## WHAT YOU ARE ASKED TO DO
Go through the listing and write out all of it exactly.

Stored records
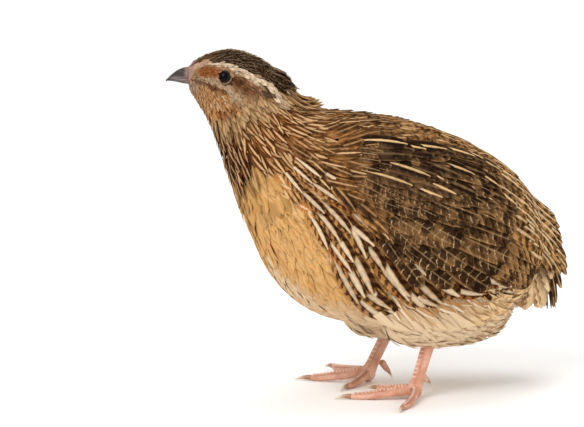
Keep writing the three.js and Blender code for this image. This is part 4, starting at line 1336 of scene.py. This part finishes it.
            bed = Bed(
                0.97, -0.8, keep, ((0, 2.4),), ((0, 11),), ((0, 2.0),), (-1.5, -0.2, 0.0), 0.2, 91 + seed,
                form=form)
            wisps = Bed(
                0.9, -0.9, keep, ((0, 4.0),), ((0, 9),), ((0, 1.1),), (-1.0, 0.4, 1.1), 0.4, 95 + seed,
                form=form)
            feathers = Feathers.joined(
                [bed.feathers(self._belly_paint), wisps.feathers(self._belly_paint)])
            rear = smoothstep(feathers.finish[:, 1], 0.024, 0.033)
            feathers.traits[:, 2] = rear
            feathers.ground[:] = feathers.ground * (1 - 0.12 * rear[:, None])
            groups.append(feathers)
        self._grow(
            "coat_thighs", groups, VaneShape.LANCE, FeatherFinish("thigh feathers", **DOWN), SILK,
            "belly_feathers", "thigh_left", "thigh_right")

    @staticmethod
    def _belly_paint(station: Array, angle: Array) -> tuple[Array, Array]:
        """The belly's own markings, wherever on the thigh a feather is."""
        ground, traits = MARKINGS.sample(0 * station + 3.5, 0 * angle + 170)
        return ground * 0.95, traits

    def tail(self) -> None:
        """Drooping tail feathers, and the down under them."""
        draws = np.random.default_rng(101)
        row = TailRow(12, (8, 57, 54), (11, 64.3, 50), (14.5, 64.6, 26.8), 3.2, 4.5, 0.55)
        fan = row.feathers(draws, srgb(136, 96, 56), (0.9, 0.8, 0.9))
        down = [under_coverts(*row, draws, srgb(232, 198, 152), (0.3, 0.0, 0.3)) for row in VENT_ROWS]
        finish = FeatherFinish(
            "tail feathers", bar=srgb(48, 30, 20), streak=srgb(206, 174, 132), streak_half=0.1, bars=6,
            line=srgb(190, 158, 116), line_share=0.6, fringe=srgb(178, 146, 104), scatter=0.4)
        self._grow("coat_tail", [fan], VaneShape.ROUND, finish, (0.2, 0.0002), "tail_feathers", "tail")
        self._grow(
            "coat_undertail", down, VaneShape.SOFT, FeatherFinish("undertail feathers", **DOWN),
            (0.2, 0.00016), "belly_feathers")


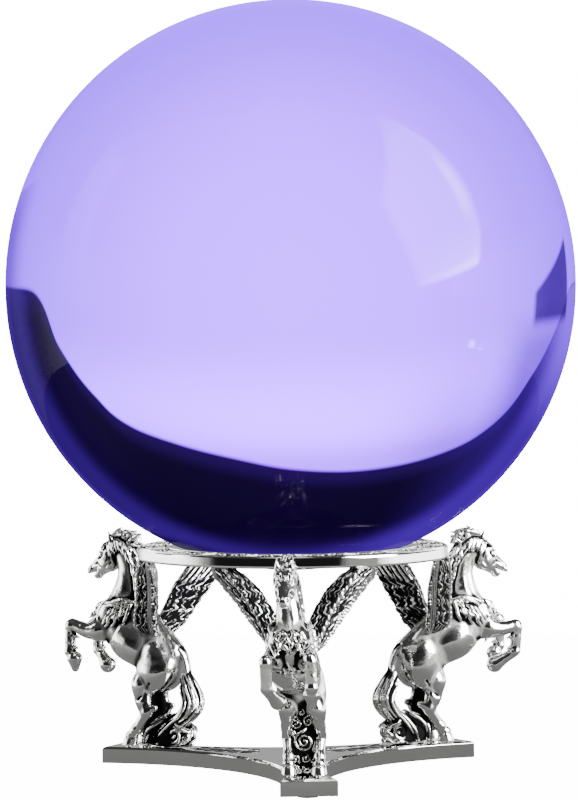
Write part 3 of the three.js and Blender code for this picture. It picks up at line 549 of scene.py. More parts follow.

## RESULT OF THE TASK
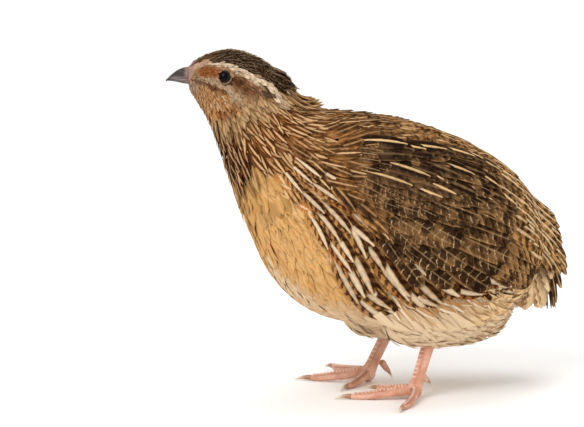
Keep writing the three.js and Blender code for this image. This is part 4, starting at line 1336 of scene.py. This part finishes it.
            bed = Bed(
                0.97, -0.8, keep, ((0, 2.4),), ((0, 11),), ((0, 2.0),), (-1.5, -0.2, 0.0), 0.2, 91 + seed,
                form=form)
            wisps = Bed(
                0.9, -0.9, keep, ((0, 4.0),), ((0, 9),), ((0, 1.1),), (-1.0, 0.4, 1.1), 0.4, 95 + seed,
                form=form)
            feathers = Feathers.joined(
                [bed.feathers(self._belly_paint), wisps.feathers(self._belly_paint)])
            rear = smoothstep(feathers.finish[:, 1], 0.024, 0.033)
            feathers.traits[:, 2] = rear
            feathers.ground[:] = feathers.ground * (1 - 0.12 * rear[:, None])
            groups.append(feathers)
        self._grow(
            "coat_thighs", groups, VaneShape.LANCE, FeatherFinish("thigh feathers", **DOWN), SILK,
            "belly_feathers", "thigh_left", "thigh_right")

    @staticmethod
    def _belly_paint(station: Array, angle: Array) -> tuple[Array, Array]:
        """The belly's own markings, wherever on the thigh a feather is."""
        ground, traits = MARKINGS.sample(0 * station + 3.5, 0 * angle + 170)
        return ground * 0.95, traits

    def tail(self) -> None:
        """Drooping tail feathers, and the down under them."""
        draws = np.random.default_rng(101)
        row = TailRow(12, (8, 57, 54), (11, 64.3, 50), (14.5, 64.6, 26.8), 3.2, 4.5, 0.55)
        fan = row.feathers(draws, srgb(136, 96, 56), (0.9, 0.8, 0.9))
        down = [under_coverts(*row, draws, srgb(232, 198, 152), (0.3, 0.0, 0.3)) for row in VENT_ROWS]
        finish = FeatherFinish(
            "tail feathers", bar=srgb(48, 30, 20), streak=srgb(206, 174, 132), streak_half=0.1, bars=6,
            line=srgb(190, 158, 116), line_share=0.6, fringe=srgb(178, 146, 104), scatter=0.4)
        self._grow("coat_tail", [fan], VaneShape.ROUND, finish, (0.2, 0.0002), "tail_feathers", "tail")
        self._grow(
            "coat_undertail", down, VaneShape.SOFT, FeatherFinish("undertail feathers", **DOWN),
            (0.2, 0.00016), "belly_feathers")


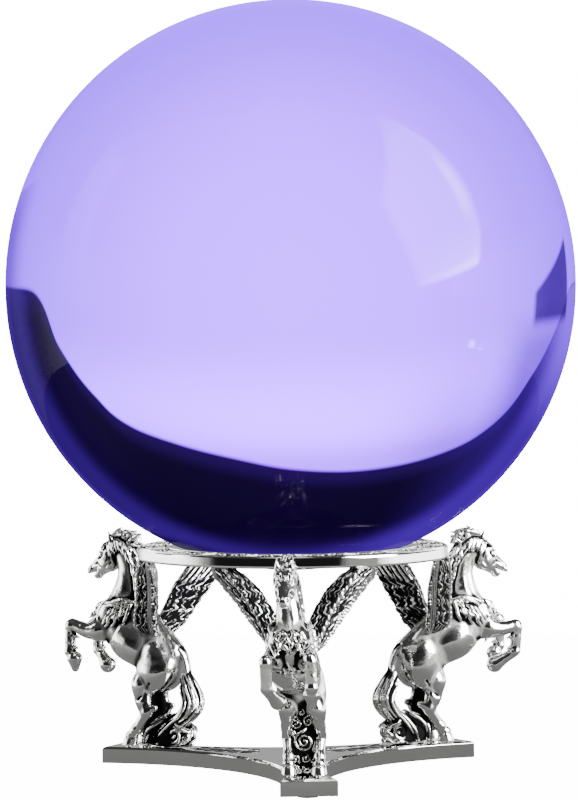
Write part 3 of the three.js and Blender code for this picture. It picks up at line 549 of scene.py. More parts follow.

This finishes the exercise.